Lorna: I think I do agree that there seems to be a sense of wanting to retreat to a certain level of conservatism. I don’t think it is permanent, but it’s these last throes of where the demographics of countries and continents are shifting—in terms of their populations. I think there is fear of change and that fear of change is resulting in the desire to retreat to the past. I think it will just take time for people to become aware that this is not anything new. There is one foot in the deep and dark past. However, our future also has one foot in the hope of what things can be, which I think is visible and hard-won, in a way. It’s such a political commitment.
Daniella: Could the ice then be a space for a possibility of recovery as well? Not a retreat necessarily, but it has the potential to be a contemplative space, perhaps.
Lorna: I think the reality of what the next 20 years will bring is certainly not that. It’s almost like watching a science fiction movie. The desire for the past is so strong. The current administration wants to build a time machine, but it is impossible to build.
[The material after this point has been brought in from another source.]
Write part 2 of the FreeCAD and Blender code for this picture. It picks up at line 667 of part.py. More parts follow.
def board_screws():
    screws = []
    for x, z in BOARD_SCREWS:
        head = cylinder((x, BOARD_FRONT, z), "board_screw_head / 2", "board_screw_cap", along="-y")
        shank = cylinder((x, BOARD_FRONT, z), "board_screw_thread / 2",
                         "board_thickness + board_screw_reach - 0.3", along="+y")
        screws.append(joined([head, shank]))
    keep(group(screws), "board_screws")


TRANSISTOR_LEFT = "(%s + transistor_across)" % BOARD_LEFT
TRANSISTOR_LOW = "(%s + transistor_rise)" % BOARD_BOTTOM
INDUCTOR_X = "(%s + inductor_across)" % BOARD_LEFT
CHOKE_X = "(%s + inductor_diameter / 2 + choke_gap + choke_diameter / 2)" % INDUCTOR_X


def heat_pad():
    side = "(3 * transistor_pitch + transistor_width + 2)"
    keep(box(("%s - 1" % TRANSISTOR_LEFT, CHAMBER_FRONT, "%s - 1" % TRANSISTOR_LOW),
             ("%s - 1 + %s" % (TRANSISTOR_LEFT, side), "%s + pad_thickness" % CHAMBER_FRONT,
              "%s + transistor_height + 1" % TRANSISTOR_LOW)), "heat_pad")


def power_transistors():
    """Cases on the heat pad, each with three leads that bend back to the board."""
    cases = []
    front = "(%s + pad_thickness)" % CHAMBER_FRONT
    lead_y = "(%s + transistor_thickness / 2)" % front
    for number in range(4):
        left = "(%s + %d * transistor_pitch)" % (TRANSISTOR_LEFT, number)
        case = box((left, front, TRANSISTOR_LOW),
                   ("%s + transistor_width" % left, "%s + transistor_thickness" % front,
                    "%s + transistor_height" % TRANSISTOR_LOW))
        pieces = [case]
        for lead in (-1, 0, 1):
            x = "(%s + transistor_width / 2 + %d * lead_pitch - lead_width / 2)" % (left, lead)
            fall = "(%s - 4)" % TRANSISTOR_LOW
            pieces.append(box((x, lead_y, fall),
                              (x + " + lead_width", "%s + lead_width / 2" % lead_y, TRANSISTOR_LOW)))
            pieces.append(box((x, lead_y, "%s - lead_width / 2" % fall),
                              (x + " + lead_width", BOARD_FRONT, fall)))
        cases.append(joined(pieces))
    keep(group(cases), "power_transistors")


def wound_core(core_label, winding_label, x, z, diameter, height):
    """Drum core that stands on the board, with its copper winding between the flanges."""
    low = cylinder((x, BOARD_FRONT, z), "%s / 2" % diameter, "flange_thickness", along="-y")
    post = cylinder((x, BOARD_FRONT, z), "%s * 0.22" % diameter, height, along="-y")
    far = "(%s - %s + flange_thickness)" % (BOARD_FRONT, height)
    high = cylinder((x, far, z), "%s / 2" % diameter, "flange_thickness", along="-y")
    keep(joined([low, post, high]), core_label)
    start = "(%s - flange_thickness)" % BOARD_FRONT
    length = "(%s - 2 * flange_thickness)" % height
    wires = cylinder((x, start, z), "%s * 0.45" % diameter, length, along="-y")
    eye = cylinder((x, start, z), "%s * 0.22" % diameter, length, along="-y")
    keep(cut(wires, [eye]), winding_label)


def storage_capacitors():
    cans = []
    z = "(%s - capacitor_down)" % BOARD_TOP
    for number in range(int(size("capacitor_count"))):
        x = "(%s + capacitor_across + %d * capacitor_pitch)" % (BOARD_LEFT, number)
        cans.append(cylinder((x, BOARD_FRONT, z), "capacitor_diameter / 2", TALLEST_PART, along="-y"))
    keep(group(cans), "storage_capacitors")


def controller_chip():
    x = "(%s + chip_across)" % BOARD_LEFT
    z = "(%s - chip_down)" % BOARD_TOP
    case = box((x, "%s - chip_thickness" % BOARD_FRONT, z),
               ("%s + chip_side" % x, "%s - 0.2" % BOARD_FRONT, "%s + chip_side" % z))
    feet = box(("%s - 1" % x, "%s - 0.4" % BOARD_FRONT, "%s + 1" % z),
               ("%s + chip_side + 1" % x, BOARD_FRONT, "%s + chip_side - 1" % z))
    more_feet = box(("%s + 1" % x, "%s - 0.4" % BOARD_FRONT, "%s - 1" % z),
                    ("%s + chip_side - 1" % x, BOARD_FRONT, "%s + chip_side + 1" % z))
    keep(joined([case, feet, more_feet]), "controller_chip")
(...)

Daniella: I think it’s interesting that you mention sci-fi because that’s also something I think about when I look at your collage work. In particular, there’s a cinematic aesthetic from the ’60s and ’70s, which I’m sure is very much due to the materials you’re using and the time period they come from. Is that a field of interest for you at all?
Lorna: I do enjoy science fiction. Many of the images I work with become quite surreal when they are isolated. Those are the kinds of images I’ve always been attracted to, and those are the kinds of images I have been collecting. I’m seeking out images that have a surreal or strange quality in the way they look.
Daniella: You are working with such a large archive. I can imagine that amount of material could span an artist’s entire career. But are there any other materials you are interested in working with? Are there other materials that you are mining for your next project?
Lorna: I’m quite happy where I am at this moment. I haven’t really thought about that.